Knowing when to ignore the numbers
After I published a post showing that there is no connection between intelligence and performance amongst fund managers, I had a lot of conversations about it with readers. The general tone of the conversations was that everybody agrees that high IQ investors don’t necessarily have better performance, but many people seem to wonder what differentiates great investors from everybody else.
Of course, books have been written about that and many more will be written in the future. It’s a topic that has no clear answer, but a great chat with Preston McSwain (whose blog you should definitely read) gave me some inspiration.
We both agreed that being overly analytic or model-driven is probably a danger in itself. The examples of the CDO bust in 2008, LTCM in 1998, and CPPI in 1987 along with many more show that complex models work – until they don’t.
Yet, numbers give you a sense of security. And especially inexperienced investors crave that kind of security and clarity. A study by Eleonore Batteux and her colleagues from UCL showed that inexperienced investors would invest more when provided with point estimates for future returns rather than a range of returns. And the wider the range of possible outcomes the lower the investments.
The impact of forecast ranges on investments
Source: Batteux et al. (2020).
Models provide deceitful precision even if in the real world, there is no such thing. The result is that the precision of models tempts us to become overconfident in our abilities and take on too much risk. Inexperienced investors become overconfident if you show them a point forecast for future growth instead of a range of outcomes. For experienced investors, you need Nobel Prize winners and their theories, but the result is the same.

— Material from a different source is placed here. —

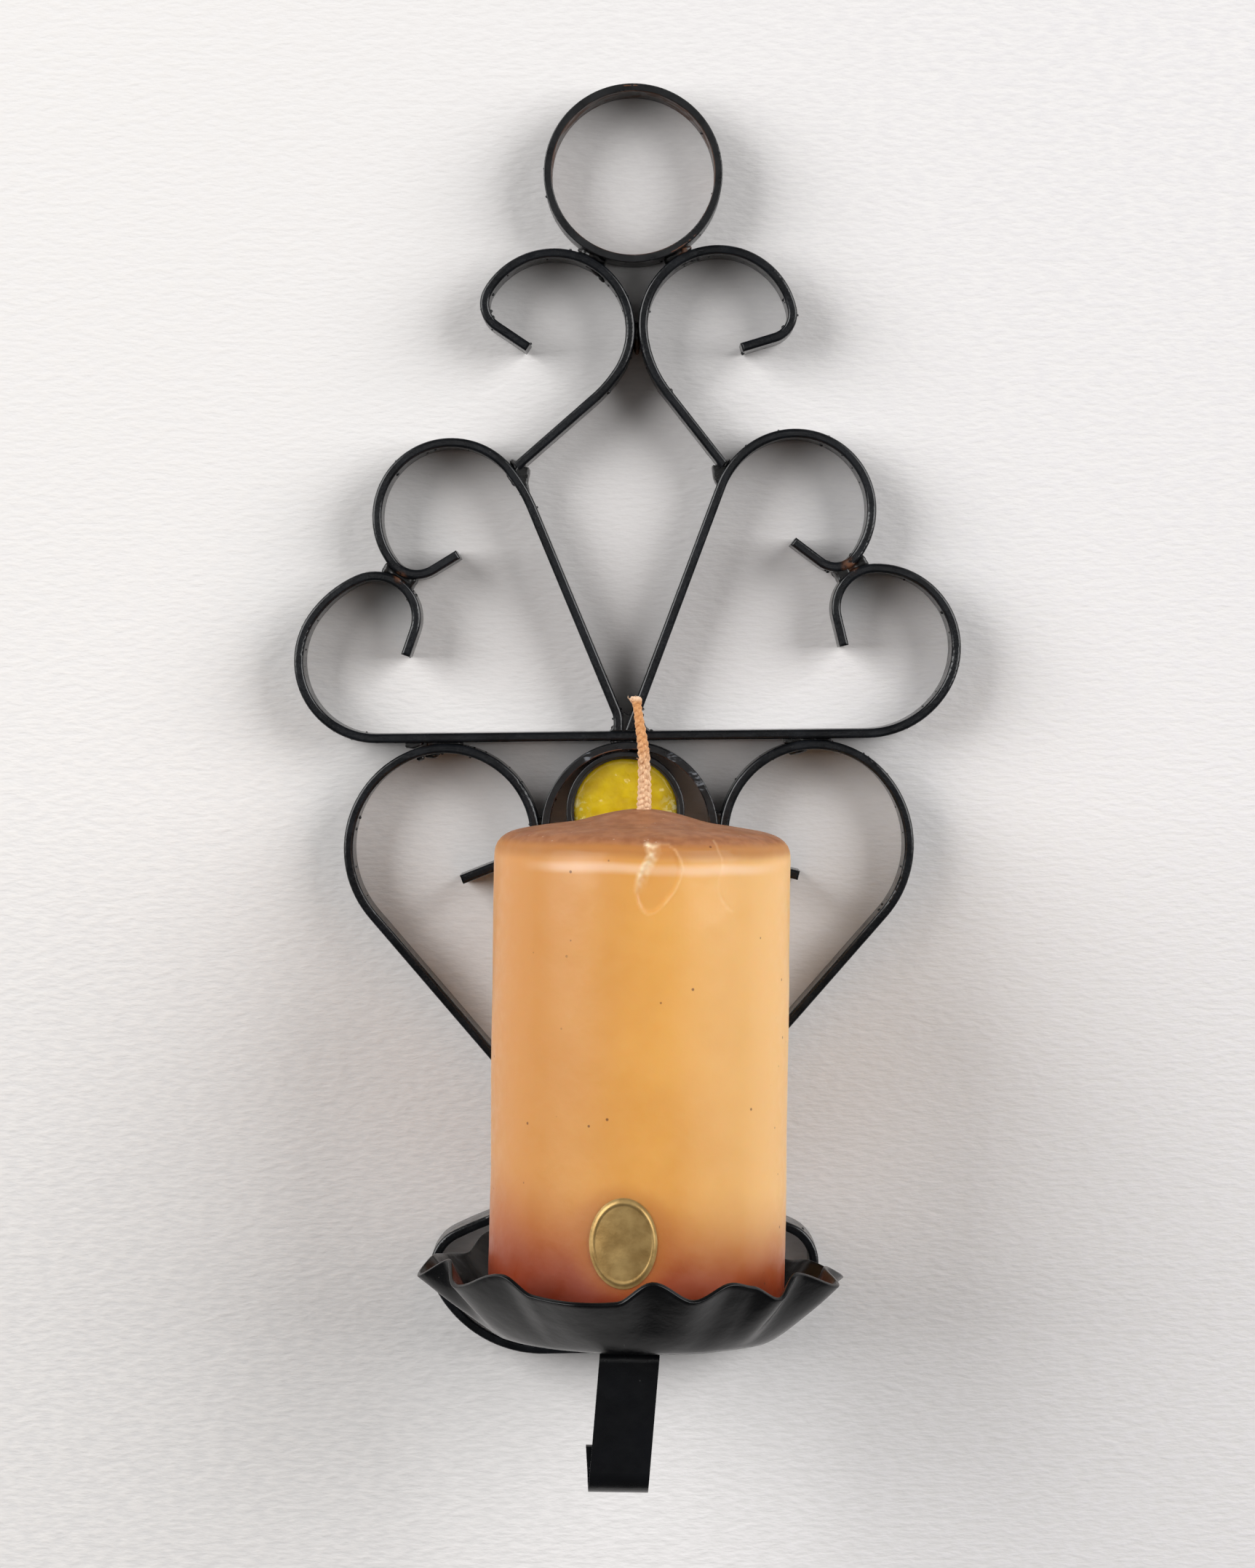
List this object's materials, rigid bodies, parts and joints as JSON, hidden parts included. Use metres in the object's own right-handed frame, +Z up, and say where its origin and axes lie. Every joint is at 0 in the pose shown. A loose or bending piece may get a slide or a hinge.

On the other hand, you have intuitive investors who have one great idea that works and then think they are geniuses. John Paulson who made billions in the financial crisis but has since lost money for his investors left and right is probably one of these investors (though he would likely claim that he is very analytical).
What differentiates great investors is their ability to strike a healthy balance between the two extremes? Great investors are highly analytical and can understand complex models. But they also recognise situations when the models no longer apply. Warren Buffet and Charlie Munger foster their image of simple men in public, but they are experts in using warrants and other derivatives to their advantage. Yet, in extreme situations like the financial crisis, they know that models no longer work, and they have to trust their gut instinct, intuition, or plain common sense. That’s why they were willing to invest in US banks at the height of the financial crisis when most investors thought one after the other would go bankrupt.
And then, I think, there is a third ingredient: Knowing yourself.
Knowing what your personal strengths and weaknesses are is key to investment success. So many investors try to emulate Buffet or any other investment legend and copy their techniques. But that rarely works because we all are different. I don’t have the patience that many great investors have. So, I had to devise techniques that fit my personality. They work for me and provide me with an edge in markets, yet I won’t recommend to anyone to do as I do.
Rather do as I say: Find your own way. Study not only the markets but yourself. Learn to build models and then learn when to ignore them. Get a feeling for the market and then check if the data agrees with you. Over time, that should turn you into a better investor.